Su presencia latente la acompañó en el incendio de su casa de la infancia en la colonia Agrícola Pantitlán, en aquel accidente automovilístico camino a Nahuatzen Michoacán y por supuesto, en el terremoto de 1985 mientras estaba postrada en una cama del Hospital General Francisco del Paso y Troncoso, sintiendo angustia y dolor.
Pensar en el viaje sin retorno que mamá emprenderá con la muerte algún día, me moviliza. Me lleva a pensar en otras rutas, en otros destinos, en una lista de pretextos para aplazar su partida.
En mi madre hay cansancio y ganas de tomar su vuelo, ¿por qué tendría yo el derecho de esconder bajo mi cama su pase de salida? Estaré junto a ella en la sala de abordaje, cargando su equipaje y escuchando atentamente los altavoces que anuncian los próximos despegues.

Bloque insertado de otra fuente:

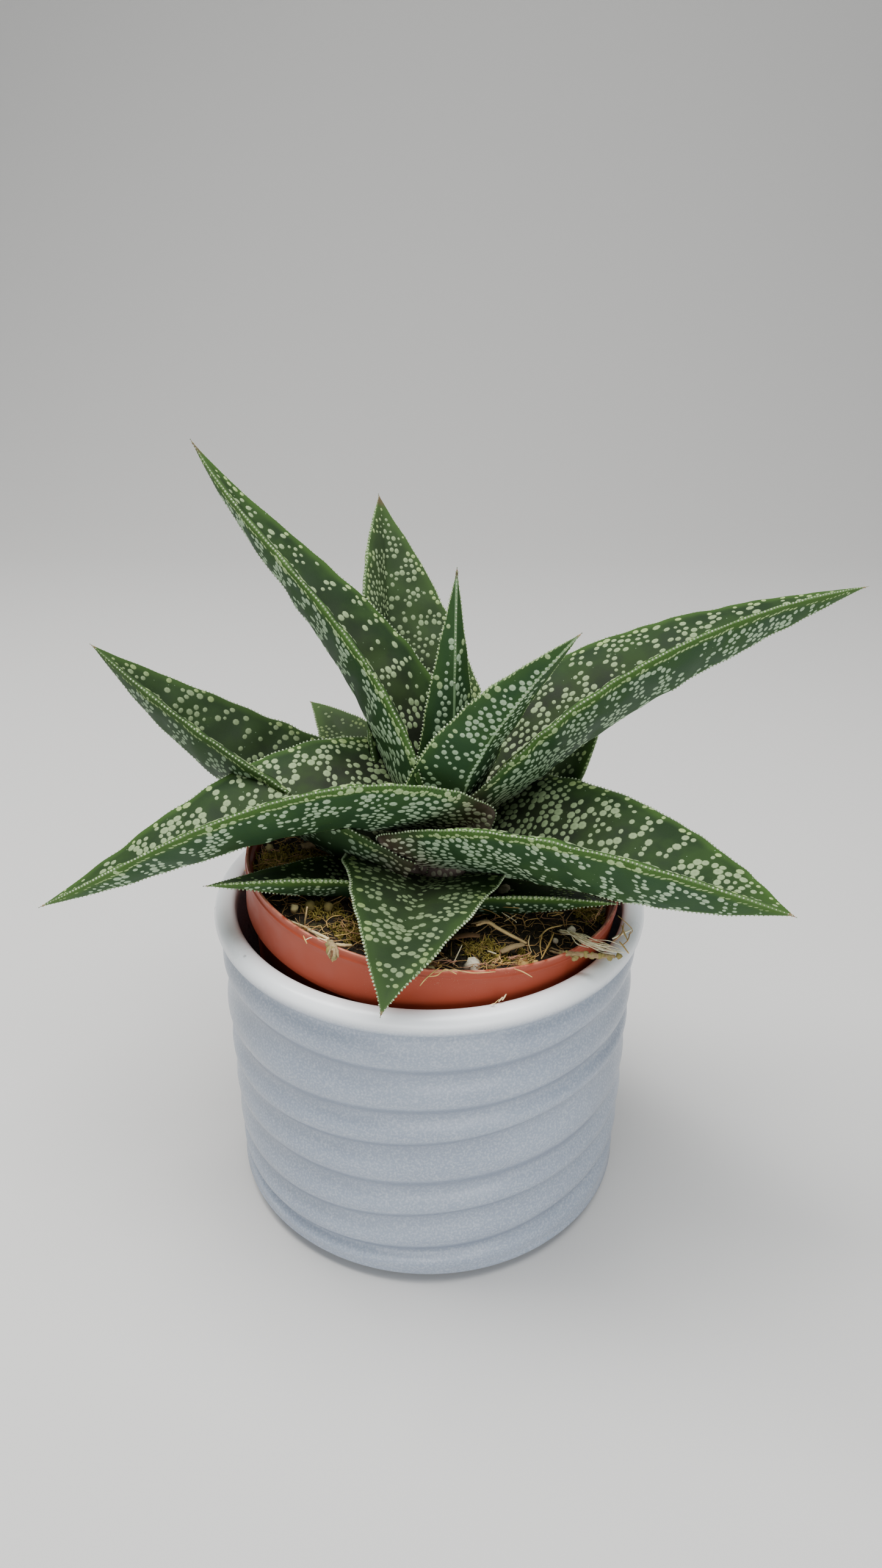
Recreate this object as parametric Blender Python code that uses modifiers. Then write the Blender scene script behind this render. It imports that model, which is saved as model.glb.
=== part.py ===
"""Potted gasteraloe: a rosette of toothed, spotted leaves in a nursery pot that leans in a glazed pot.

Metres, +Z up. The origin is on the glazed pot's axis at table level, and the front of the pot faces -Y.
"""

import math

import bmesh
import bpy
import numpy as np
from mathutils import Matrix, Vector, noise

MM = 0.001
GAP = 0.3 * MM

# Glazed outer pot
POT_HEIGHT = 111 * MM
POT_RIM_RADIUS = 72 * MM
POT_OPENING_RADIUS = 64.7 * MM
POT_LIP_DEPTH = 10 * MM
POT_WALL_TOP_RADIUS = 70.6 * MM
POT_WALL_FOOT_RADIUS = 68.4 * MM
POT_FOOT_RADIUS = 62 * MM
POT_FOOT_ROUNDING = 5 * MM
POT_INNER_FLOOR_RADIUS = 58 * MM
POT_FLOOR = 6 * MM
POT_FLOOR_ROUNDING = 6 * MM
POT_INNER_TAPER = 2 * MM
POT_UNDER_LIP = 2.5 * MM
POT_STEPS = 40

# Ripples round the glazed pot: mean height of each groove and how far it tilts
GROOVE_HEIGHTS = [h * MM for h in (18, 31.5, 45.5, 61, 75.5, 89)]
GROOVE_TILTS = [t * MM for t in (3.5, 5.5, 5, 6, 5, 2.5)]
GROOVE_HIGH_SIDE = math.radians(-10)
GROOVE_WAVE = 0.9 * MM
GROOVE_DEPTH = 1.7 * MM
RIPPLE_CREST = 0.4
RIPPLE_SHARES = (0.0, 0.2, 0.5, 0.85)

# Nursery pot
INNER_HEIGHT = 112 * MM
INNER_RIM_RADIUS = 62 * MM
INNER_BASE_RADIUS = 46 * MM
INNER_WALL = 1.2 * MM
INNER_COLLAR = 17 * MM
INNER_STEP = 1.4 * MM
INNER_LEDGE = 4.5 * MM
INNER_COLLAR_TAPER = 1 * MM
INNER_BASE_BEVEL = 1.4 * MM
INNER_TILT = math.radians(6)
INNER_LEAN = 2.2 * MM
INNER_LEAN_SIDE = math.radians(-50)
INNER_STEPS = 36

# Soil
SOIL_BELOW_RIM = 6 * MM
SOIL_PIT_RADIUS = 27 * MM
SOIL_PIT_DEPTH = 4.5 * MM
SOIL_BUMPS = 1.6 * MM
SOIL_BUMP_PITCH = 14 * MM
SOIL_RINGS = (0.18, 0.38, 0.58, 0.78, 1.0)
SOIL_STEPS = 36

# Stem, which stands in a plain hole in the soil
STEM_X = 2 * MM
STEM_Y = 1 * MM
STEM_RADIUS = 8 * MM
STEM_BOTTOM = 72 * MM
STEM_SHOULDER = 116 * MM
STEM_TOP = 139 * MM
STEM_TOP_RADIUS = 2.5 * MM
STEM_TAPER = 12 * MM
STEM_STEPS = 20

# Leaf section: where its upper and outer faces fold, as shares of the half width and of the depth
UPPER_FOLD = (0.55, 0.28)
OUTER_FOLD = (0.6, 0.52)
ROUND_UPPER_FOLD = (0.65, 0.70)
ROUND_OUTER_FOLD = (0.7, 0.71)
SHALLOWEST_CHANNEL = 0.12
THINNEST = 1 * MM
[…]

Disfrutaré cada uno de los minutos de la espera, la miraré, la abrazaré y le pediré consejos para mi vida sin ella. Cuando ya se encuentre sobrevolando más arriba de las nubes, la llamaré para poder escuchar una vez más su voz. Que nadie me diga que es probable que su celular y su corazón ya se encontrarán apagados.